It’s no wonder more and more people are considering remote working as a lifestyle: maybe you’re fed up of spending long winters battling the kind of bad weather that makes it harder than ever to get into the office (not to mention dangerous to travel in); or maybe your car’s running costs, alongside parking and gas are getting just too much.
Perhaps you commute via public transport; leaving early to stand on an overcrowded train or bus, feeling tired all the time, and arriving at a noisy and stressful office where it’s hard to concentrate and get your work done.
At the end of the day, you rush out the door as soon as you can for the long journey back, getting home just in time to eat then fall into bed before doing it all over again the next day. – That’s if you can even afford to live somewhere decent within a reasonable distance of your workplace.
You’re happy enough in your job, you just wish there was a way you didn’t feel so anxious – not to mention exhausted to breaking point – at the end of every, single, day?
The good news is that there is more work from home careers than ever before.
If the old home-based jobs of filling out surveys and data entry don’t appeal to you, there are still lots of ways to have a home-based career that pays well.
If you work in an office and you could do your current job from home, then asking your employer is absolutely something you should consider.
It’s estimated that 3% of the U.S. workforce is made up of telecommuters, (defined as people who work from home half the time or more), and that number is growing all the time.
A lot of employers used to equate ‘working from home’ with a lack of commitment and productivity, but thankfully, that idea is starting to seem outdated.
Many bosses are now starting to see that the time spent getting ready in the morning, being stuck in traffic, and stressing out over finding a parking spot could be better spent in preparing for a busy day’s work instead, making for happier and more productive employees all round.
It’s not easy to know where to start when asking your employer though. It’s a daunting topic to bring up if you’re the first person to do it. You might be worried people will think you’re a lazy snowflake who just wants to slack off during the day with no one to keep tabs on you.
Check out our top tips for convincing your boss that telecommuting could be a great idea.
1. Look at the precedent
Start off by looking around at your current workplace, is anyone else already telecommuting? – If so, that’s great news as there is already a precedent for working from home at your company and they may already have an official policy. If you can, talk to that person about why they decided to work from home and how they came to get approval, this might give you some vital clues on how to frame your request.
2. Make it about your employer as well
Ask yourself why do you want to work from home? Is a long commute affecting your output during the day, or is the stressful and noisy environment hampering your ability to work more effectively? Will you be able to be more flexible in your working hours if you’re not rushing out the door to beat the traffic at 5 pm on the dot every day?
Find the ways it will be beneficial to your employer in order to sell it. Be prepared to have good reasons outlined with examples and feel confident about them before you start a conversation about working from home. Many employers worry about being seen as a pushover or opening the floodgates for an office exodus, so if your circumstances make you a special case, say why this is different.
3. Know what you want
Decide in advance if you want to work from home full-time or for just a few days every week or month.

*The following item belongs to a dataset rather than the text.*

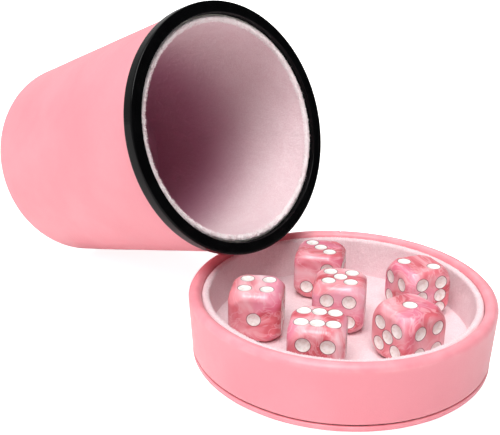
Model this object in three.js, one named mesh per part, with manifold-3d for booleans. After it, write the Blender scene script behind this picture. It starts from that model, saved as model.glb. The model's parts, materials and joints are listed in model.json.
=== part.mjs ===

Fewer days have a higher potential to be approved. However, there might be a negotiation, so start with more days than you want. Also, is there a sweetener that you could offer in the short-term, like spending focussed time on a big project that losing your commute would enable you to do?
4. Ask your HR representative
It might be worth asking someone in HR in advance if there is an official policy. You may want to be careful with this; you don’t want your boss to think you’re going behind their back, but knowledge is power. You might be permitted to telecommute already and not even realize. Look through your employment contract as well.